Thursday, October 25, 2007

The IRS Giveth, and the IRS Taketh Away

If you haven’t noticed a pattern yet, when tax law changes to benefit one segment of the population (resulting in a loss of revenue to the IRS), there is usually some other change that reduces benefits to a different population segment, thus making up for the former loss.

Such is exactly what will happen if pending legislation passes into law.

HR 3648, or the Mortgage Cancellation Tax Relief Act, passed the House of Representatives Oct. 4, 2007 and is up for consideration in the Senate. If the bill becomes law, its tighter restrictions may require a new strategy for some investors.

Here is the gist in laymen’s terms of what this might mean to the average investor.

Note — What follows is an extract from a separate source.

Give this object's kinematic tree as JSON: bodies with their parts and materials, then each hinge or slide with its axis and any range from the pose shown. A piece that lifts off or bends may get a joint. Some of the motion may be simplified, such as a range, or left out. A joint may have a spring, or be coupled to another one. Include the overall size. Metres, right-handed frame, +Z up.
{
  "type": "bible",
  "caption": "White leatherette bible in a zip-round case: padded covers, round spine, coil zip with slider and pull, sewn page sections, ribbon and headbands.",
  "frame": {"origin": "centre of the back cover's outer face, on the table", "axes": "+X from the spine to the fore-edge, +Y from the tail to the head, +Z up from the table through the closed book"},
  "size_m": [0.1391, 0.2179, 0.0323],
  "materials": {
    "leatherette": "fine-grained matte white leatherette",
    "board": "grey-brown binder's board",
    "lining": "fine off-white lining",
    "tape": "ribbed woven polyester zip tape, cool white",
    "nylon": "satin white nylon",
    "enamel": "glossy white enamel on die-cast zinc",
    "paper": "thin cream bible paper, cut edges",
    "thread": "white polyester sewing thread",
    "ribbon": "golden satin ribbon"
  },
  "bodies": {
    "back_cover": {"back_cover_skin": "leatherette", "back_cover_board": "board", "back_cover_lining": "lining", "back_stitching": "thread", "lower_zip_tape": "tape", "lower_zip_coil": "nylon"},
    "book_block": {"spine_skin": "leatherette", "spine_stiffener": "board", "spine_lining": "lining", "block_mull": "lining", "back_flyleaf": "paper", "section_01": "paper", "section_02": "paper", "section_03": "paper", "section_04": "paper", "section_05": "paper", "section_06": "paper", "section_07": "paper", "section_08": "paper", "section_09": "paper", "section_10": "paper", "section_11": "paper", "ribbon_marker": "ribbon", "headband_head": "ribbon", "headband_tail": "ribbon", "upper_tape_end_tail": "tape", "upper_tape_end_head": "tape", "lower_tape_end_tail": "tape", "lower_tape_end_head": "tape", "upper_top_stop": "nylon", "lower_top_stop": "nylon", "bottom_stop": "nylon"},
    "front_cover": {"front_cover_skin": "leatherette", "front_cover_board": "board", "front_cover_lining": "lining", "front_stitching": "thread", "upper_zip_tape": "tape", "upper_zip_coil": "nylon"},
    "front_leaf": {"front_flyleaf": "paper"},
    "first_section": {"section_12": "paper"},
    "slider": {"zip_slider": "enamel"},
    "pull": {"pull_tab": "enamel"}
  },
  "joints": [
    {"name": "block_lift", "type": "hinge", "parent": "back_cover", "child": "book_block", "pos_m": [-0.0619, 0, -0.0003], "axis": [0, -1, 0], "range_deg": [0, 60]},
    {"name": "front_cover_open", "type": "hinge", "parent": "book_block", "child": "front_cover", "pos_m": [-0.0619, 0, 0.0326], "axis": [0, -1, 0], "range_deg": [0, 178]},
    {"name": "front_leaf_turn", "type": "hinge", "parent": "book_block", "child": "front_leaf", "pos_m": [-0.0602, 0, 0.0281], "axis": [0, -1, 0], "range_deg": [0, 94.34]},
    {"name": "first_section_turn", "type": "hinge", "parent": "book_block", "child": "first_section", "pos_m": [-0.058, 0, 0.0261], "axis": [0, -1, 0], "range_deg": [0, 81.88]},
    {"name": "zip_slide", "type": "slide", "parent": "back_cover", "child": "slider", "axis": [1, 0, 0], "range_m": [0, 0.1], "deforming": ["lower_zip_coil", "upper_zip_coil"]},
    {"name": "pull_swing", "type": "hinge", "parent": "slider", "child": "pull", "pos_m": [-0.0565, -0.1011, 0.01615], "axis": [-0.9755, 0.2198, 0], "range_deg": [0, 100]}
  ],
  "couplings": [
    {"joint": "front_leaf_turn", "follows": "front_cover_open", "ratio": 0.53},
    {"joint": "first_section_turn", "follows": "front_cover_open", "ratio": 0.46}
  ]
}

If you are in danger of foreclosure on your existing mortgage, a buyer may make a deal with your lender to purchase your home for less than what you owe. You are “forgiven” the difference from the lender, but under current tax law you must declare this forgiven amount as income on your tax return and pay income tax on money you don’t have. If you are already having trouble making mortgage payments, you often have trouble coming up with this extra tax payment and you are back to square one.

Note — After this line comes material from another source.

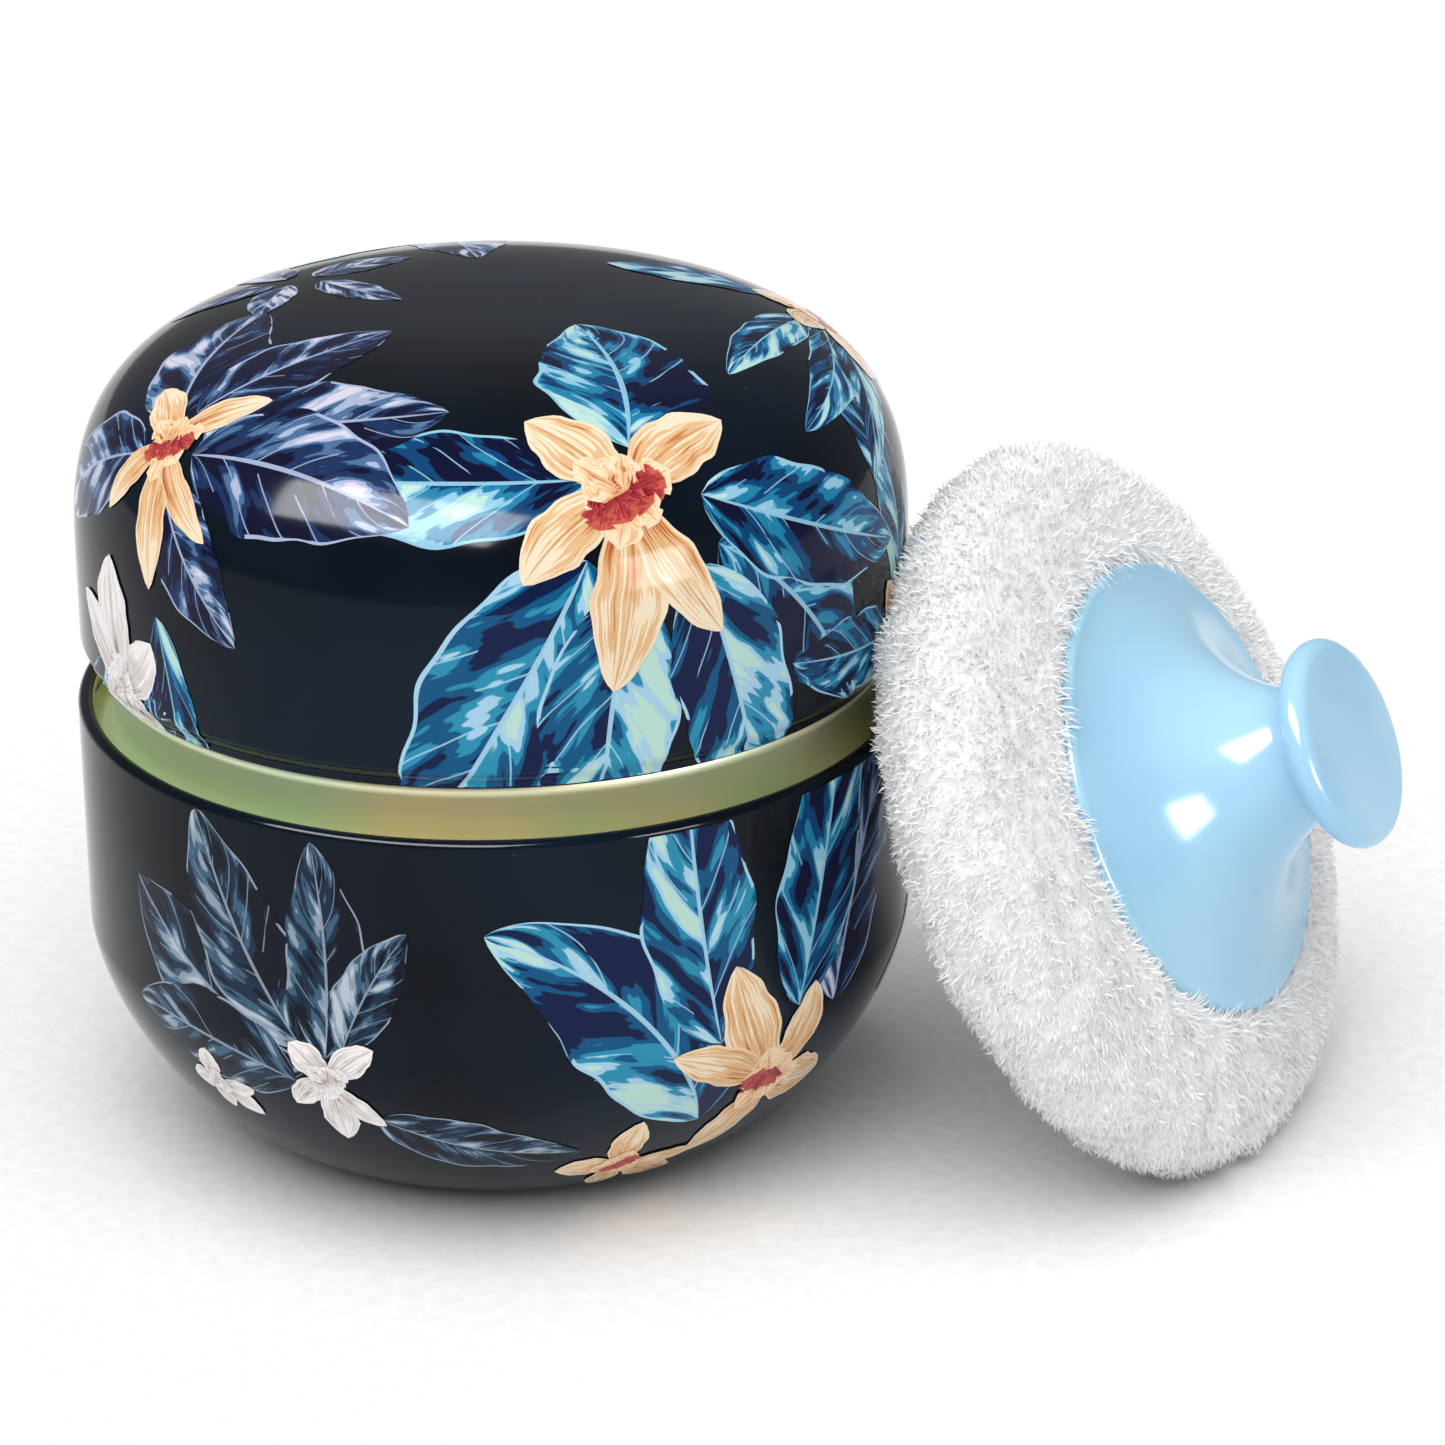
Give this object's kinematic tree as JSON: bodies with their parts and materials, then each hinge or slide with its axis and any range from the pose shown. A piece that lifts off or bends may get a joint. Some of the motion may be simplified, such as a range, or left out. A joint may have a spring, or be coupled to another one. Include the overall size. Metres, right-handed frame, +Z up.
{
  "type": "talcum powder tin",
  "caption": "Round tinplate powder tin with a domed lift-off lid, gold collar and sifter tray, and a soft plush puff with a knob handle leaning against it.",
  "frame": {"origin": "middle of the tin's flat base, on the surface it stands on", "axes": "+Z up through the middle of the lid, +X towards the side where the puff leans, +Y to the back"},
  "size_m": [0.1528, 0.0974, 0.099],
  "materials": {
    "printed_tinplate": "tinplate, printed and gloss lacquered",
    "gold_tinplate": "tinplate under a gold lacquer, burnished",
    "white_moulding": "moulded polypropylene, satin",
    "talc": "settled powder, matt",
    "white_plush": "short-pile plush",
    "foam": "open-cell foam",
    "blue_moulding": "moulded styrene, polished",
    "washer_moulding": "moulded polypropylene, matt",
    "zinc_steel": "zinc-plated steel",
    "thread": "twisted polyester thread"
  },
  "bodies": {
    "tin": {"body_shell": "printed_tinplate", "neck_ring": "gold_tinplate", "powder_fill": "talc"},
    "lid": {"lid_shell": "printed_tinplate"},
    "sifter": {"sifter_tray": "white_moulding"},
    "puff": {"plush_cover": "white_plush", "foam_core": "foam", "puff_handle": "blue_moulding", "backing_washer": "washer_moulding", "handle_screw": "zinc_steel", "gather_thread": "thread"}
  },
  "joints": [
    {"name": "lid_lift", "type": "slide", "parent": "tin", "child": "lid", "axis": [0, 0, 1], "range_m": [0, 0.045]},
    {"name": "sifter_lift", "type": "slide", "parent": "tin", "child": "sifter", "axis": [0, 0, 1], "range_m": [0, 0.018]},
    {"name": "puff_pull", "type": "slide", "parent": "tin", "child": "puff", "axis": [0.7784, -0.4494, 0.4384], "range_m": [0, 0.08]}
  ]
}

HR 3648 would exempt you from having to declare this as income in this situation. That’s the good news, but that’s a lot of money the IRS would be losing.

So, in order to save those with mortgage issues, the proposal is to tighten the rules for taking some personal exclusions on primary residences. Currently, if you own and live in your home for at least 2 of the last 5 years, you are allowed a personal exclusion of 250K if single and 500K if married filing jointly for capital gain when you sell.

What patient and savvy planners have been doing is selling their primary residences, taking the exclusion and moving into their appreciated second home or investment property for 2 years and then selling it and taking another exclusion to once again avoid capital gains tax.

What HR 3648 will do is limit the amount of exclusion available to you to the gain accrued only during the time you reside in that second property. So, if the property had increased in value by 300K prior to you moving in, then another 100K in the 2 years you resided in it, your exclusion would be limited to 100K when you sold and not the currently allowed 400K total gain (if married).

As with any tax law, if you are in neither of these situations you probably could care less. If you fall into the second category you will need a “plan B” to minimize your capital gains. Just be aware that laws constantly change and what is true today may be obsolete tomorrow. It’s a full time job just keeping up!